Se un’auto sorpassa una bicicletta non fa notizia, ma quando accade il contrario si accende la curiosità. È avvenuto, in senso lato, nel 2011, quando in Italia si sono vendute più bici che automobili: 1.750.000 contro 1.748.143. Quasi duemila pezzi in più, scrive Fabio Tonacci su La Repubblica di ieri. Uno scarto non eclatante nei numeri, ma significativo se visto come segnale di cambiamento nello stile di vita degli italiani. Ovviamente la crisi gioca un ruolo importante nella flessione delle immatricolazioni: il mercato dell’auto sta vivendo uno dei periodi più difficili della sua storia, ed è difficile immaginare che i livelli di vendita raggiungano in futuro livelli paragonabili a quelli precedenti al 2008. Inoltre il prezzo della benzina ha raggiunto vette finora inusitate, il che ha reso quello del rifornimento un momento molto doloroso… Tra carburante, assicurazione e manutenzione, Federconsumatori ha calcolato che ogni anno si spendono mediamente 7mila euro per l’automobile. Un’enormità.
Ma è dalle crisi che spesso arrivano idee e risorse inaspettate per affrontare questioni vecchie, come la mobilità, con soluzioni nuove. La strada è ancora lunga (e la pista ciclabile troppo breve) per vedere le nostre città svuotate dal traffico che ogni giorno le soffoca, ma è forse giunto il momento di chiedersi come mai altre città europee, non meno importanti dei grandi centri italiani, siano riuscite a far fronte al problema, riducendo significativamente la circolazione delle auto e dando spazio alle biciclette, mentre qui da noi si fa tanta fatica ad avere maggiori diritti per i ciclisti. Peraltro godiamo di un clima che ci permetterebbe di pedalare per molti mesi all’anno senza temere il gelo o il maltempo, rispetto a città come Amsterdam o Copenhagen. È il momento di cavalcare il cambiamento.
Anche Jacopo Fo, dal suo blog sul Fatto Quotidiano, si soffermava su questo tema il 29 settembre, ricordando come tutto sia collegato, e che molti problemi italiani sono frutto di una mentalità che ci impedisce di risolverli: «La politica corrotta è il frutto di un albero. Se vogliamo fermare la corruzione una legge più severa non basta. Bisogna cambiare la qualità del terreno dove l’albero cresce. Servono nuovi comportamenti che producano idee ed emozioni diverse. Viviamo nella cultura dell’auto. Che non è solo un mezzo di trasporto, è anche un feticcio. L’auto è una bolla privata, un simbolo di libertà e potere. […]

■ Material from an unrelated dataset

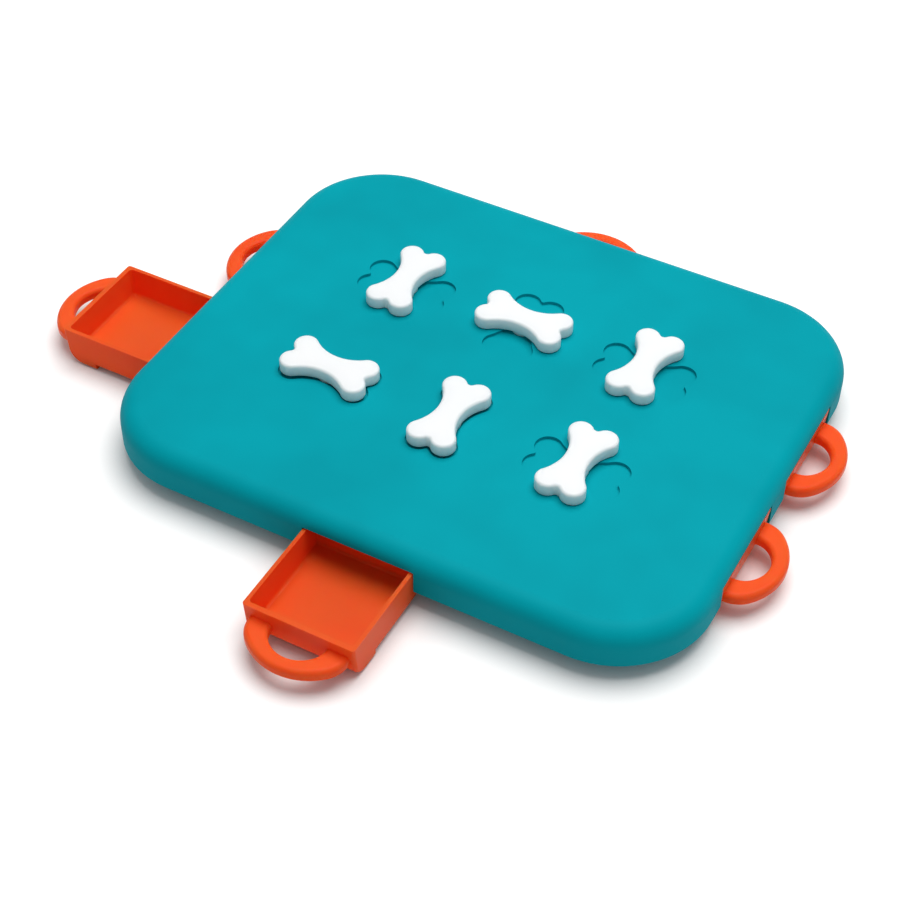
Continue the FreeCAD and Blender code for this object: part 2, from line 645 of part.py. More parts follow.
def make_drawer(bay):
    """One moulding: tray with a leaning front, loop handle, and a tail with rails and stop lugs."""
    name, turn, mouth_x, mouth_y, opened = bay
    body = new_body(f"drawer_{name}")
    loop = new_sketch(body, "loop", f"{RIM} - handle_drop - handle_rise")
    loop_outline(loop, "handle", "panel_lean + drawer_wall")
    loop_outline(loop, "hole", "panel_lean + drawer_wall / 2")
    pad(body, "loop", loop, "handle_rise")
    top = number(f"{RIM} - handle_drop")
    low = number(f"{RIM} - handle_drop - handle_rise")
    root = number("panel_lean + drawer_wall / 2") - 0.001

    def free_edge(edge, height):
        return at_height(edge, height) and edge.BoundBox.YMin < root

    fillet(body, "loop_top", "handle_round", lambda edge: free_edge(edge, top))
    fillet(body, "loop_low", "handle_ease", lambda edge: free_edge(edge, low))
    drawer_tray(body)
    drawer_tail(body)
    shift = {0: ("0", "-1"), 180: ("0", "1"), -90: ("-1", "0"), 90: ("1", "0")}[turn]
    set_place(body, f"{mouth_x} + {shift[0]} * {opened}", f"{mouth_y} + {shift[1]} * {opened}", str(turn))
    return body


def side_profile(sketch):
    """Side view of a tray: a leaning front that rounds into a deeper foot, a raised belly, a leaning rear."""
    foot_z = f"({PANEL_BOTTOM} + panel_round)"
    size = number("panel_round")
    centre = Vector(number(FOOT_Y), number(foot_z), 0)
    lean = math.atan2(number("panel_lean"), number(PANEL_RISE))
    front_end = centre - Vector(math.cos(lean), math.sin(lean), 0) * size
    corners = [("panel_depth", PANEL_BOTTOM), ("panel_depth", TRAY_BOTTOM),
               ("drawer_depth - rear_lean", TRAY_BOTTOM), ("drawer_depth", RIM), ("0", RIM)]
    points = [Vector(number(y), number(z), 0) for y, z in corners]
    foot = arc(sketch, centre.x, centre.y, size, math.pi + lean, 3 * math.pi / 2)
    route = [centre - Vector(0, size, 0)] + points + [front_end]
    sides = [sketch.addGeometry(Part.LineSegment(start, end), False) for start, end in zip(route, route[1:])]
    tangent(sketch, sides[-1], 2, foot, 1)
    tangent(sketch, foot, 2, sides[0], 1)
    for first, second in zip(sides, sides[1:]):
        sketch.addConstraint(Sketcher.Constraint("Coincident", first, 2, second, 1))
    radius(sketch, foot, "panel_round")
    place(sketch, "DistanceX", foot, 3, FOOT_Y)
    place(sketch, "DistanceY", foot, 3, foot_z)
    for item, (y, z) in zip(sides[1:], corners):
        place(sketch, "DistanceX", item, 1, y)
        place(sketch, "DistanceY", item, 1, z)


def drawer_tray(body):
    """The tray itself: its side view padded across, rounded along its sides, hollowed from rim and foot."""
    profile = new_sketch(body, "side", "-drawer_width / 2", role="YZ_Plane")
    side_profile(profile)
    pad(body, "tray", profile, "drawer_width")
    belly = number(TRAY_BOTTOM)
    foot = number(PANEL_BOTTOM)
    half = number("drawer_width / 2")
    depth = number("drawer_depth")

    def long_edge(edge):
        box = edge.BoundBox
        below = at_height(edge, belly) or at_height(edge, foot)
        return below and box.XLength < 0.001 and abs(abs(box.XMin) - half) < 0.001

    fillet(body, "sides", "side_round", long_edge)
    hollow = new_sketch(body, "hollow", RIM)
    inside = "drawer_width / 2 - drawer_wall"
    rear = "drawer_depth - drawer_wall"
    rounded_rectangle(hollow, f"-({inside})", inside, "front_wall", rear, "inner_corner")
    cut = pocket(body, "hollow", hollow, "drawer_rise - drawer_floor")
    bind(cut, "TaperAngle", "-inner_draft")
    doc.recompute()
    floor = number(f"{TRAY_BOTTOM} + drawer_floor")

    def inner_floor(edge):
        return at_height(edge, floor) and edge.BoundBox.YMax < depth

    fillet(body, "floor", "inner_round", inner_floor)
    groove = new_sketch(body, "groove", PANEL_BOTTOM)
    side = "(drawer_width / 2 - panel_wall)"
    rectangle(groove, f"-{side}", side, FOOT_Y, "panel_depth - panel_wall")
    pocket(body, "groove", groove, "panel_drop", up=True)


def drawer_tail(body):
    """The tail under the knob: a plate with two rails, two end webs and a stop lug at each side."""
    plate = new_sketch(body, "tail", TRAY_BOTTOM)
    rectangle(plate, "-tail_width / 2", "tail_width / 2", "drawer_depth - drawer_wall", TAIL_END)
    pad(body, "tail", plate, "drawer_floor")
    rooted = f"({TRAY_BOTTOM} + drawer_floor / 2)"
    rails = new_sketch(body, "rails", rooted)
    rail_start = "drawer_depth - drawer_wall / 2"
    rail_end = f"{TAIL_END} - rail_wall / 2"
    rectangle(rails, "rail_gap / 2", "rail_gap / 2 + rail_wall", rail_start, rail_end)
    rectangle(rails, "-rail_gap / 2 - rail_wall", "-rail_gap / 2", rail_start, rail_end)
    pad(body, "rails", rails, f"{RAIL_TOP} - {rooted}")
    web_start = f"{TAIL_END} - rail_wall"
    webs = new_sketch(body, "webs", rooted)
    rectangle(webs, "rail_gap / 2", "tail_width / 2", web_start, TAIL_END)
    rectangle(webs, "-tail_width / 2", "-rail_gap / 2", web_start, TAIL_END)
    pad(body, "webs", webs, f"{RAIL_TOP} - {rooted}")
    lugs = new_sketch(body, "lugs", rooted)
    rectangle(lugs, "tail_width / 2 - lug_width", "tail_width / 2", web_start, TAIL_END)
    rectangle(lugs, "-tail_width / 2", "lug_width - tail_width / 2", web_start, TAIL_END)
    pad(body, "lugs", lugs, f"{LUG_TOP} - {rooted}")


# Knobs, cams and screws

def make_knob(bay):
    """A bone-shaped knob with a shoulder, a round stem and a square key for its cam."""
    name = bay[0]
    body = new_body(f"bone_knob_{name}")
    outline = new_sketch(body, "bone", BONE_BOTTOM)
    bone_outline(outline, "0")
    pad(body, "bone", outline, "bone_rise")
    top = number(f"{BONE_BOTTOM} + bone_rise")
    low = number(BONE_BOTTOM)
    fillet(body, "top", "bone_round", lambda edge: at_height(edge, top))
    fillet(body, "low", "bone_ease", lambda edge: at_height(edge, low))
    hub = new_sketch(body, "hub", f"{RECESS_FLOOR} + hub_gap")
    circle(hub, "0", "0", "hub_radius")
    pad(body, "hub", hub, f"{BONE_BOTTOM} + bone_rise / 2 - {RECESS_FLOOR} - hub_gap")
    stem = new_sketch(body, "stem", CAM_TOP)
    circle(stem, "0", "0", "stem_radius")
    pad(body, "stem", stem, f"{BONE_BOTTOM} + bone_rise / 2 - {CAM_TOP}")
    key = new_sketch(body, "key", f"{CAM_BOTTOM} + key_gap")
    rectangle(key, "-key_side / 2", "key_side / 2", "-key_side / 2", "key_side / 2")
    pad(body, "key", key, "cam_rise - key_gap + root_depth")
    pilot = new_sketch(body, "pilot", f"{CAM_BOTTOM} + key_gap")
    circle(pilot, "0", "0", "screw_shank + screw_gap / 2")
    pocket(body, "pilot", pilot, "cam_screw_length", up=True)
    x, y = pivot(bay)
    set_place(body, x, y, KNOB_TURNS[name])
    return body


def make_cam(bay):
    """A two-winged cam with a square hole, keyed to the stem, whose wings lie over the rails when turned."""
    name = bay[0]
    body = new_body(f"lock_cam_{name}")
    wings = new_sketch(body, "wings", CAM_BOTTOM)
    slot(wings, "cam_length", "cam_width")
    pad(body, "wings", wings, "cam_wing")
    hub = new_sketch(body, "hub", CAM_BOTTOM)
    circle(hub, "0", "0", "cam_hub")
    pad(body, "hub", hub, "cam_rise")
    hole = new_sketch(body, "hole", CAM_BOTTOM)
    hole_half = "(key_side / 2 + key_gap)"
    rectangle(hole, f"-{hole_half}", hole_half, f"-{hole_half}", hole_half)
    pocket(body, "hole", hole, "cam_rise + root_depth", up=True)
    x, y = pivot(bay)
    set_place(body, x, y, KNOB_TURNS[name])
    return body


def screw_shape(shank_length):
    """A pan-head screw standing on its head, with its seat at z = 0 and a cross recess from below."""
    head = number("screw_head")
    rise = number("screw_head_rise")
    shank = number("screw_shank")
    flat = number("screw_flat")
    bulge = number("screw_bulge")
    rim = Vector(head, 0, -rise / 2)
    crown = Vector(flat, 0, -rise)
    outward = Vector(1, 0, -1).normalize() * bulge
    foot = Vector(0, 0, -rise)
    point = Vector(0, 0, shank_length)
    shoulder = Vector(shank, 0, shank_length - shank)
    profile = Part.Wire([
        Part.makeLine(foot, point),
        Part.makeLine(point, shoulder),
        Part.makeLine(shoulder, Vector(shank, 0, 0)),
        Part.makeLine(Vector(shank, 0, 0), Vector(head, 0, 0)),
        Part.makeLine(Vector(head, 0, 0), rim),
        Part.Arc(rim, (rim + crown) / 2 + outward, crown).toShape(),
        Part.makeLine(crown, foot),
    ])
    solid = Part.Face(profile).revolve(Vector(0, 0, 0), Vector(0, 0, 1), 360)
    long = number("drive_length")
    short = number("drive_width")
    deep = number("drive_depth")
    for x_size, y_size in ((long, short), (short, long)):
        corner = Vector(-x_size / 2, -y_size / 2, -rise - deep)
        solid = solid.cut(Part.makeBox(x_size, y_size, 2 * deep, corner))
    return solid


def make_cam_screw(bay):
    """The screw that holds a cam on its stem."""
    item = doc.addObject("Part::Feature", f"cam_screw_{bay[0]}")
    item.Label = item.Name
    item.Shape = screw_shape(number("cam_screw_length"))
    x, y = pivot(bay)
    item.Placement = FreeCAD.Placement(Vector(number(x), number(y), number(CAM_BOTTOM)), Rotation())
    return item


def make_case_screws():
    """The screws that hold the base plate to the cover, one group of separate solids."""
    item = doc.addObject("Part::Feature", "case_screws")
    item.Label = item.Name
    screws = []
    for x, y in POSTS:
        screw = screw_shape(number("case_screw_length"))
        screw.translate(Vector(number(x), number(y), number(HEAD_SEAT)))
        screws.append(screw)
    item.Shape = Part.makeCompound(screws)
    return item


def make_foot(name):
    """A rubber foot, a disc with a bevelled tread, glued into its recess."""
    body = new_body(name)
    outline = new_sketch(body, "disc", "-foot_drop")
    circle(outline, "0", "0", "foot_radius - key_gap")
    pad(body, "disc", outline, "foot_drop + foot_seat")
    tread = number("-foot_drop")
    chamfer(body, "tread", "foot_drop / 2", lambda edge: at_height(edge, tread))
    x, y = FEET[name]
    set_place(body, x, y)
    return body


def check_document():
    """Stops on any feature that failed and on any sub-part without a valid shape."""
    doc.recompute()
    for item in doc.Objects:
        if "Invalid" in item.State or "Error" in item.State:
            raise RuntimeError(f"{item.Label} failed: {item.State}")


def write_parts(parts):
    os.makedirs("parts", exist_ok=True)
    for item in parts:
        shape = item.Shape
        if shape.isNull() or not shape.isValid():
            raise RuntimeError(f"{item.Label} has no valid shape")
        print(f"{item.Label}: {len(shape.Solids)} solid, {len(shape.Faces)} faces, {shape.Volume:.0f} mm3")
    for item in parts:
        item.Shape.exportStep(f"parts/{item.Label}.step")


fill_sheet()
parts = [make_cover(), make_base()]
parts += [make_drawer(bay) for bay in BAYS]
parts += [make_knob(bay) for bay in BAYS]
parts += [make_cam(bay) for bay in BAYS]
parts += [make_cam_screw(bay) for bay in BAYS]
parts.append(make_case_screws())
parts += [make_foot(name) for name in FEET]
check_document()
write_parts(parts)
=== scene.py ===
import math

import bpy
from mathutils import Matrix, Vector


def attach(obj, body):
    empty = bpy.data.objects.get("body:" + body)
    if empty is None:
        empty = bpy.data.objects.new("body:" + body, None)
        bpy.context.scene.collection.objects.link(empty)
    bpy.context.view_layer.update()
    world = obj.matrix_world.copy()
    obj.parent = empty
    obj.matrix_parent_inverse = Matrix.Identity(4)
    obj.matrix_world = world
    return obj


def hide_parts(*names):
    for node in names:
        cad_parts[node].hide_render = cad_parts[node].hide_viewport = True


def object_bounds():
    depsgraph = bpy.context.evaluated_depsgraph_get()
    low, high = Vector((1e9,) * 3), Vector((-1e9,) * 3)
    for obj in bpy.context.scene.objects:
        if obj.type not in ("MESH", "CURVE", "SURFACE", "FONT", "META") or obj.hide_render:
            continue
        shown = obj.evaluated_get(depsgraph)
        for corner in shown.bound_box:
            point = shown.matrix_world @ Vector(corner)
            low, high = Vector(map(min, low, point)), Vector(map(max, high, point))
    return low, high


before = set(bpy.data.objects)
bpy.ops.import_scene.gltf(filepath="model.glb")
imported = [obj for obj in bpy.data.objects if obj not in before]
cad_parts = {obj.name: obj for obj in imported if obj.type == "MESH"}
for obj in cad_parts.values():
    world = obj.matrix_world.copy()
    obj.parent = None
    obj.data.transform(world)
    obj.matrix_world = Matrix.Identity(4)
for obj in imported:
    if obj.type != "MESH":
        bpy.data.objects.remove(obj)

cad_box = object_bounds()


# Top cover
# The shell that makes the board: turquoise ABS, injection moulded in one piece. The tool is spark
# eroded, so the skin is an even fine grain that keeps the whole top matt, with no sharp highlight.

MM = 0.001
COVER_COLOUR = "#00A2AF"
COVER_SHADE = "#0099A6"
# The real grain of every skin below is under 0.1 mm, so each is drawn as coarse as it needs to show.
COVER_GRAIN = 0.9 * MM
COVER_RELIEF = 0.05 * MM
GRAIN_STRENGTH = 0.35
# Melt that cools unevenly leaves faint clouds of two close tones, a few centimetres across.
CLOUD_SIZE = 60 * MM
CLOUD_FROM = 0.35
CLOUD_TO = 0.65


def linear(code):
    """An sRGB hex colour as the linear RGBA that a shader socket takes."""
    values = [int(code[k:k + 2], 16) / 255 for k in (1, 3, 5)]
    return tuple(v / 12.92 if v <= 0.04045 else ((v + 0.055) / 1.055) ** 2.4 for v in values) + (1.0,)


def add_node(tree, kind, settings=None, links=None):
    """Adds a shader node. Settings are properties or input values, links are input: output pairs."""
    node = tree.nodes.new(kind)
    for name, value in (settings or {}).items():
        if isinstance(name, int) or name in node.inputs:
            node.inputs[name].default_value = value
        else:
            setattr(node, name, value)
    for name, output in (links or {}).items():
        tree.links.new(output, node.inputs[name])
    return node


def new_material(name, links, settings):
    """A material with a single principled shader, given its links and its plain settings."""
    material = bpy.data.materials.new(name)
    material.use_nodes = True
    tree = material.node_tree
    tree.nodes.clear()
    shader = add_node(tree, "ShaderNodeBsdfPrincipled", settings, links(tree))
    add_node(tree, "ShaderNodeOutputMaterial", links={"Surface": shader.outputs["BSDF"]})
    return material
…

L’auto si porta dietro comportamenti come la spesa all’ipermercato e il turismo di massa (con i centri turistici ingorgati come le città). Inoltre l’industria automobilistica è la prima acquirente di pubblicità, quindi gode di grande considerazione nei media. E influenzando i media le case automobilistiche hanno grande peso politico. E la corruzione ha grufolato negli appalti per costruire le autostrade. In Italia la lobby della Fiat ha determinato scelte strategiche: costruire autostrade invece di ferrovie, lasciar languire il trasporto fluviale e marittimo. E c’è pure un danno derivato dai costi di un sistema trasporti basato sulle autostrade. Spedire, in Italia, costa un’enormità proprio per questo. Il sistema auto comporta pure immensi costi umani e sanitari visto che l’auto rende l’aria irrespirabile. Anni fa Rubbia calcolò che per ogni litro di combustibile bruciato in città si provocavano spese sanitarie per 1.600 lire. E gli incidenti d’auto costano 30 miliardi di euro all’anno. Pinzuti aggiunge che l’enorme numero di auto provoca anche un traffico urbano congestionato e quindi un’enorme perdita di tempo e di competitività che calcolata in 45 miliardi all’anno nella sola Italia. Infine il sistema auto è strutturalmente aggressivo: i ciclisti rischiano grosso anche fisicamente». Insomma, pedalare produce mobilità sostenibile, e fa ripartire la mente.